I get it. Fifteen years of losing plays tricks on the psyche. People are ready to jump ship at the first sign of trouble, or the start of football season. Showalter’s exasperating decision-making of the past few weeks (Zach Britton! Seriously?), the team’s inability to get a hit with runners in scoring position, and the faltering of a bullpen that was untouchable last season have clouded just how far the Orioles have come. The Orioles are fairly solid but haven’t been propped up by last year’s 29-9 record in one-run games.

The most infuriating thing for most O’s fans is that it’s the Yankees that have been the beneficiaries of incredible luck this season. Baltimore’s magical 2012 season was earned after years of watching terrible baseball. The 2013 Yankees fielded an AAA lineup before the All Star break and have a negative run differential on the season. The Yankees stink and shouldn’t be a playoff contender and are probably going to make it in anyway. Yanks fans haven’t suffered through unwatchable baseball for a decade and a half and we hate them for it.

Showalter has drawn criticism for some of his recent strategy. Starting Zach Britton against the Cleveland Indians last week was a particularly curious one given that Britton wasn’t good enough to start games in July, prompting the trade for Scott Feldman. Showalter’s decision to leave Kevin Gausman in to face the heart of the Yankees’ order in the eighth inning of a one-run game on Tuesday was another head-scratcher. Gausman was shipped back to the minors in July and the Orioles traded for Francisco Rodriguez to presumably pitch in the exact same situation that the Orioles faced on Tuesday. Showalter stuck with Gausman, who promptly gave up three runs, and the lead, without recording an out. Showalter’s continued insistence on starting Brian Roberts and Ryan Flaherty in the same lineup is another source of fan frustration.

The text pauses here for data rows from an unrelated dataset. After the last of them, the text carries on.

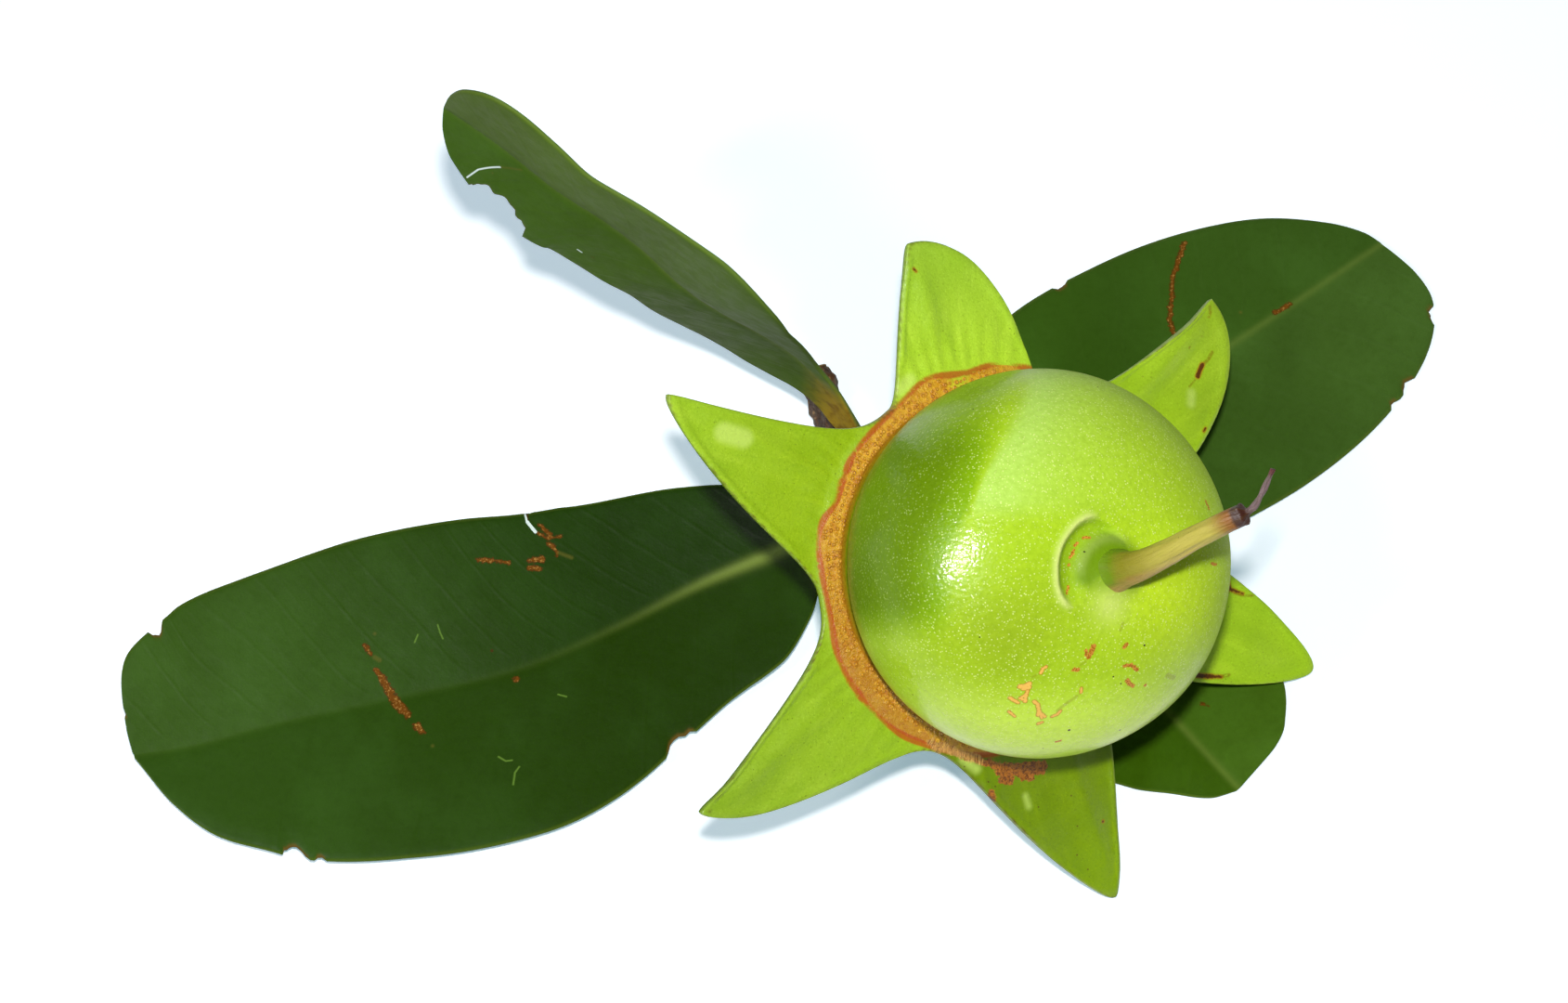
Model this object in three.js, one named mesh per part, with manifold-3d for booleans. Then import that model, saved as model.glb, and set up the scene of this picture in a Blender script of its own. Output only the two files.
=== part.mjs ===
// A mangrove apple as picked: one green fruit on its six-pointed calyx, with the withered style still on top,
// the stub of twig that bore it and the twig's four leaves. It lies on the plane z = 0, in millimetres, +Z up.
import * as THREE from "three";
import { mergeVertices } from "three/addons/utils/BufferGeometryUtils.js";
import Module from "manifold-3d";

const wasm = await Module();
wasm.setup();

// ---- Driving dimensions ----

const GAP = 0.3; // left open between pieces that touch
const WELD = 1e-4; // vertices closer than this are one
const FRAMES = 400; // cross-section frames worked out along a curve

// The fruit's own frame: its origin is the middle of the berry and its +Z runs out along the style.
const FRUIT_MIDDLE = new THREE.Vector3(0, 0, 35.2);
const FRUIT_LEAN = 31.6; // degrees that the fruit leans away from upright
const FRUIT_LEAN_TOWARDS = -36; // degrees, the compass direction of the lean, from +X towards +Y

const BERRY_RADIUS = 23.3;
const BERRY_TOP = 19.6; // height of the crown above the middle, before its hollows
const BERRY_BOTTOM = 19; // depth of the base below the middle
const BERRY_SQUARENESS = 2.2; // 2 is an ellipse, more is fuller at the shoulders
const HOLLOW = { depth: 1.2, radius: 9 }; // the wide hollow round the style
const PIT = { depth: 2.6, radius: 5, lip: 0.35, middle: [-1.1, 0.35] }; // where the style stands

// The style, in the fruit's frame: up out of the pit, then over to one side, ending in a dry thread.
const STYLE_PATH = [[0, 0, 16.4], [0, 0.2, 19], [0, 1, 24.2], [0.9, 2.6, 28.7], [2.1, 4.5, 32.7],
  [3.5, 6.2, 36.3], [5.2, 7.8, 39.3], [5.7, 9.4, 40.4], [6.1, 12.2, 42.1]];
const STYLE_RADII = [[0, 2.9], [0.04, 2.5], [0.14, 2.1], [0.4, 1.5], [0.72, 1.25],
  [0.79, 1.1], [0.83, 0.8], [0.87, 0.42], [1, 0.3]];

// The calyx: a shallow cup, a scar ring round the berry and six flat lobes in one plane.
const RING_HEIGHT = -12.3; // the lobes' upper side, in the fruit's frame
const RING_FOOT = 22.3; // outer radius of the scar ring
const RING_RISE = 0.8; // height of the scar ring above the lobes
const LOBE_THICK = 2.8; // at the ring
const LOBE_EDGE = 0.9; // at the lobes' edges
const TIP_BLUNTNESS = 0.03;
const CUP_FIT = 1.018; // the cup's inside is the berry's outside grown by this

// One row for each lobe, anticlockwise seen from the style. tip and notch are [radius, degrees], and the notch is
// the one after the tip. before and after are [fullness, sharpness] of the lobe's two edges: a fullness over 1
// bulges near the tip, and more sharpness draws the edge in towards a narrow point. lift raises the tip.
const LOBES = [
  { tip: [49.4, -17.7], notch: [24, 13], before: [1.3, 2.2], after: [1.15, 1.9], lift: 0 },
  { tip: [45.2, 44.3], notch: [23.5, 74], before: [1.8, 1.5], after: [0.75, 4], lift: 0 },
  { tip: [40, 105.6], notch: [22.8, 126.6], before: [1.8, 1.4], after: [1, 1.75], lift: 0 },
  { tip: [47.4, 154.7], notch: [23.3, 189.8], before: [0.75, 2.6], after: [1.05, 1.95], lift: 0 },
  { tip: [48.5, 218], notch: [24.5, 252.9], before: [0.78, 2.9], after: [1.15, 2.2], lift: 0 },
  { tip: [47, 294], notch: [24, 319], before: [1, 1.9], after: [1, 2.2], lift: -1.85 },
];

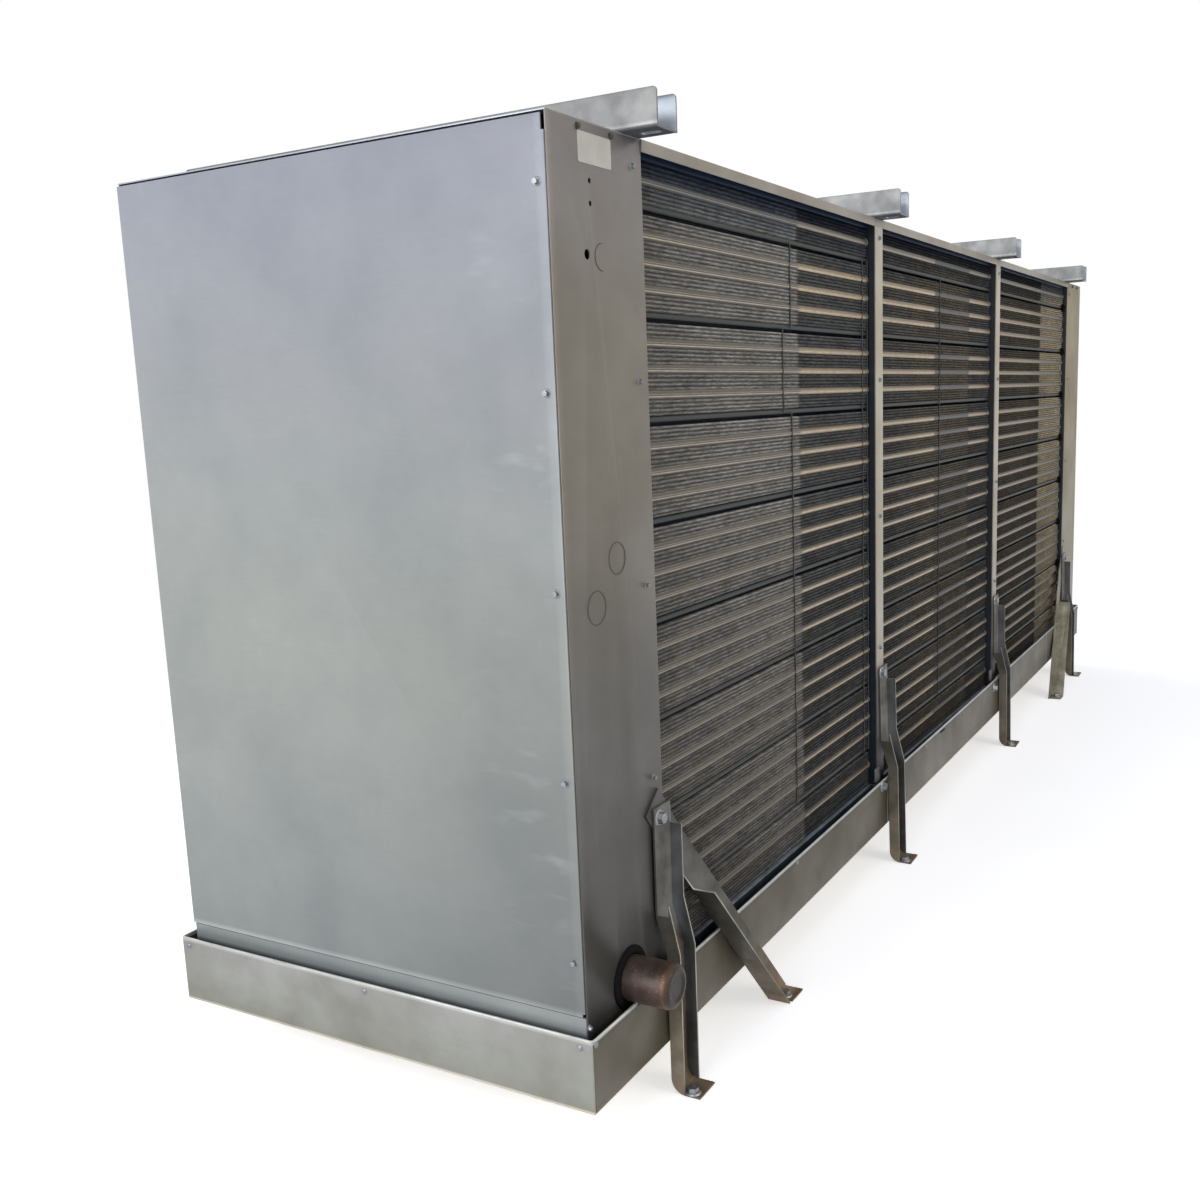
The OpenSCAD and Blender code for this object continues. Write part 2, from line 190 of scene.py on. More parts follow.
railZinc = {**sheetZinc, "line": railLine, "cloud": 0.04, "spangle": 11 * mm, "spangleDepth": 0.05,
            "patch": "#dfe1e3", "wave": 0.12}
zincLooks = {
    # End panel: painted reflection, bluish at the top and darker low, painted light brighter towards +y, and
    # painted highlights along its bottom hem and its front fold
    "EndPanel": {**sheetZinc, "line": (upright, endLow.z, endHigh.z),
                 "grade": {0: "#b0b4b2", 0.003: "#b0b4b2", 0.005: "#878c8a", 0.45: "#9ca19b", 1: "#969aa3"},
                 "side": (inwards, -0.385, 0.385),
                 "sideGrade": {0: "#dedede", 0.018: "#dadada", 0.022: "#cfcfcf", 0.12: "#d6d6d6",
                               0.5: "#f2f2f2", 1: "#ffffff"},
                 "smudge": {"slant": 38.0, "scale": (1.0, 14.0, 44.0), "spread": 7.0, "depth": 0.25,
                            "colour": "#a6acae", "line": (inwards, -0.385, -0.12),
                            "window": {0: "#000000", 0.12: "#ffffff", 0.6: "#808080", 1: "#000000"}}},
    "Panel": {**sheetZinc, "line": wallLine, "grade": {0: "#98a1a3", 0.5: "#a3a9aa", 1: "#a9afb6"}},
    # Skirt: painted shade, darker towards the pan below, and a painted shadow line along its top under the end
    # panel's edge
    "Skirt": {**sheetZinc, "line": (upright, coverLow.z, endLow.z),
              "grade": {0: "#3a4046", 0.45: "#5c6368", 0.62: "#898e8b", 0.955: "#898e8b", 0.965: "#2a2f35",
                        1: "#20252b"}},
    # Near cover: darker towards the bottom as a painted reflection of the dark ground, with a painted highlight
    # along its rounded low-x edge
    "Cover": {**sheetZinc, "line": wallLine, "patch": "#e6e4e0", "runColour": "#77726a", "runDepth": 0.2,
              "grade": {0: "#504f4c", 0.22: "#595955", 0.4: "#686661", 0.62: "#868176", 0.8: "#878277",
                        1: "#858180"},
              "side": (lengthwise, -1.747, -1.735), "sideGrade": {0: "#ffffff", 0.4: "#ffffff", 1: "#f0f0f0"}},
    # Far cover: a warmer, lighter copy of the cover's finish, painted light, and darker towards the bottom
    "FarCoverLit": {**sheetZinc, "line": wallLine, "patch": "#dedad0", "runColour": "#6b675c", "runDepth": 0.2,
                 "grade": {0: "#766f5a", 0.5: "#81775a", 1: "#918668"}},
    "Roof": {**sheetZinc, "line": (lengthwise, -1.51, 1.51), "patch": "#e2ded4",
             "grade": {0: "#9b978f", 0.5: "#a19c92", 1: "#8f8a7c"}},
    # Pan: the front is a shaded copy and the end a lit copy of one finish, painted light and shade; each has a
    # painted highlight under its rim, the front a brown painted reflection at its foot, the end a pale painted
    # highlight there
    "PanFrontShaded": {**panZinc, "runColour": "#54503f", "runDepth": 0.35,
                 "grade": {0: "#6a4e36", 0.03: "#7a5f42", 0.05: "#524a38", 0.4: "#554f3f", 0.9: "#595343",
                           0.955: "#4a463e", 0.965: "#9aa0a3", 1: "#b9bdbd"}},
    "PanEndLit": {**panZinc, "runColour": "#7d7d78", "runDepth": 0.25,
               "grade": {0: "#c9c4b4", 0.03: "#c9c4b4", 0.05: "#898b81", 0.5: "#91938c", 0.95: "#969793",
                         1: "#cfd0cc"}},
    # Mullions: painted shadow low down, behind the legs
    "Frame": {**sheetZinc, "line": coilLine, "patch": "#dedbd2", "runColour": "#6b675c", "runDepth": 0.2,
              "grade": {0: "#4a4a49", 0.22: "#565654", 0.26: "#a8a294", 0.5: "#b8b2a3", 1: "#bab4a5"}},
    # Legs: the web and the near flange's outer face with a brown painted reflection low down; the other flange
    # faces a darker copy in painted shade
    "LegWeb": {**plateZinc, "runColour": "#4a4438",
               "grade": {0: "#7a6a52", 0.1: "#857763", 0.5: "#7d7364", 0.62: "#6c6b66", 1: "#6c6c68"}},
    "LegSideShade": {**plateZinc, "runColour": "#2b2d2e",
                "grade": {0: "#625f59", 0.15: "#616262", 0.5: "#5c5f61", 0.62: "#4c4f51", 1: "#454849"}},
    "LegNearFlangeLit": {**plateZinc, "runColour": "#3f3a30",
                "grade": {0: "#7d7160", 0.4: "#7a7467", 0.6: "#646159", 1: "#4c4f51"}},
    # Braces: a brown painted reflection low down
    "Brace": {**plateZinc, "runColour": "#3a3a30",
              "grade": {0: "#806c4e", 0.1: "#756650", 0.3: "#58564b", 0.6: "#54534b", 1: "#515150"}},
    # Cut ends of the plates: bare steel, lightened further by a painted highlight
    "CutEdgeHighlight": {**plateZinc, "runColour": "#6b675c", "patch": "#dcdad2",
                "grade": {0: "#958b78", 0.3: "#b3ada0", 0.6: "#a8a69e", 1: "#8f9090"}},
    # The far brace and the pan brackets: a pale lit copy of the brace finish, painted light
    "BraceLit": {**plateZinc, "runColour": "#6b675c", "grade": {0: "#8f8b78", 1: "#9a9684"}},
    # Hanger rails: a painted highlight along the bend near the foot of the outer face, painted shade below it,
    # and darker towards the low-x end; the faces inside painted light low and shade high; faces looking down in
    # painted shade
    "Rail": {**railZinc, "grade": {0: "#6f7071", 0.12: "#a4a6a5", 0.2: "#818280", 1: "#8a8b88"},
             "side": (lengthwise, -1.6, 1.6), "sideGrade": {0: "#dddddd", 0.1: "#dddddd", 0.3: "#ffffff"}},
    "RailInnerLit": {**railZinc, "grade": {0: "#b6bdc4", 0.6: "#c3ccd4", 0.9: "#8d969d", 1: "#4a5058"}},
    "RailUnderShade": {**railZinc, "line": (inwards, -0.46, 0.46),
                  "grade": {0: "#6f7886", 0.1: "#525e70", 1: "#525e70"}},
    # Tube sheets, tube supports and the pan's inside: painted shade
    "RecessShade": {**sheetZinc, "line": coilLine, "patch": "#bdbbb5", "runColour": "#1d232b",
                  "grade": {0: "#222a33", 1: "#2a3038"}},
    # The coil's top rail: navy painted shadow under the roof's lip
    "TopRailShade": {**sheetZinc, "line": coilLine, "patch": "#b5bbc5", "runColour": "#1d232b",
                "grade": {0: "#1b3150", 1: "#203b5d"}},
    # Sill under the coil: dark blue-grey painted shade, with a painted highlight along its top edge
    "Sill": {**plateZinc, "line": (upright, coverLow.z, 0.189), "runColour": "#20262c",
             "grade": {0: "#333b43", 0.9: "#434e58", 1: "#8e9aa3"}},
    # The pan's rim: a pale copy of the finish, painted highlight
    "Hem": {**railZinc, "line": (upright, 0.18, 0.23), "grade": {0: "#c7c8c0", 1: "#b7bcbc"}}}
zinc = {part: galvanised("galvanised" + part, look) for part, look in zincLooks.items()}
print("galvanised finishes done")


# Geometry Nodes helpers

def newTree(name, inputs):
    tree = bpy.data.node_groups.new(name, "GeometryNodeTree")
    for way in ("INPUT", "OUTPUT"):
        tree.interface.new_socket(name="Geometry", in_out=way, socket_type="NodeSocketGeometry")
    for label, kind in inputs.items():
        tree.interface.new_socket(name=label, in_out="INPUT", socket_type="NodeSocket" + kind)
    return tree, addNode(tree, "NodeGroupInput", output=None).outputs


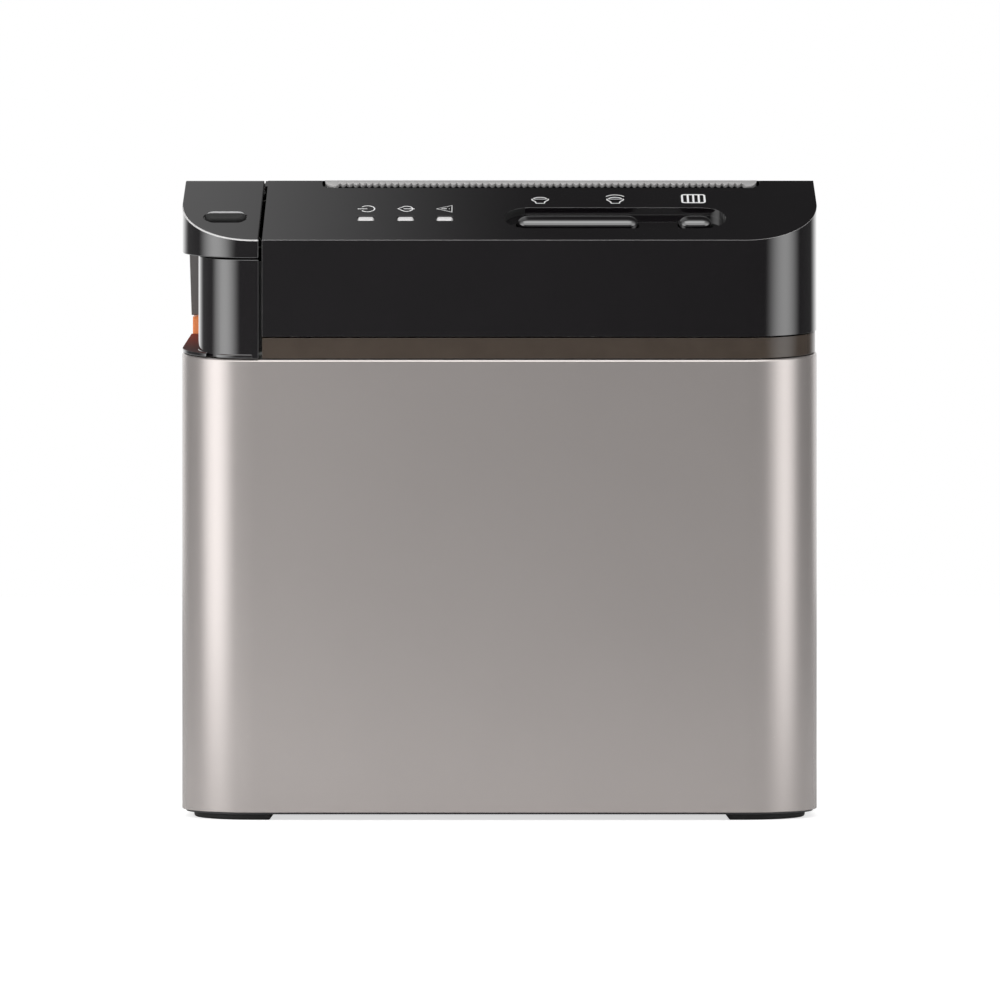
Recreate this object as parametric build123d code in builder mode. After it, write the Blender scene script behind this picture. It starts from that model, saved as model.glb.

The Orioles are running out of time. After exhibiting a Midas touch in personnel matters and in-game decisions in 2012 Showalter and Duquette have had the touch of Edward Scissorhands this season. The O’s have squandered most of the opportunities presented to them over the past several weeks. They now have three weeks left to prove that they are two games better than the Rangers, Rays, Indians, and Yankees.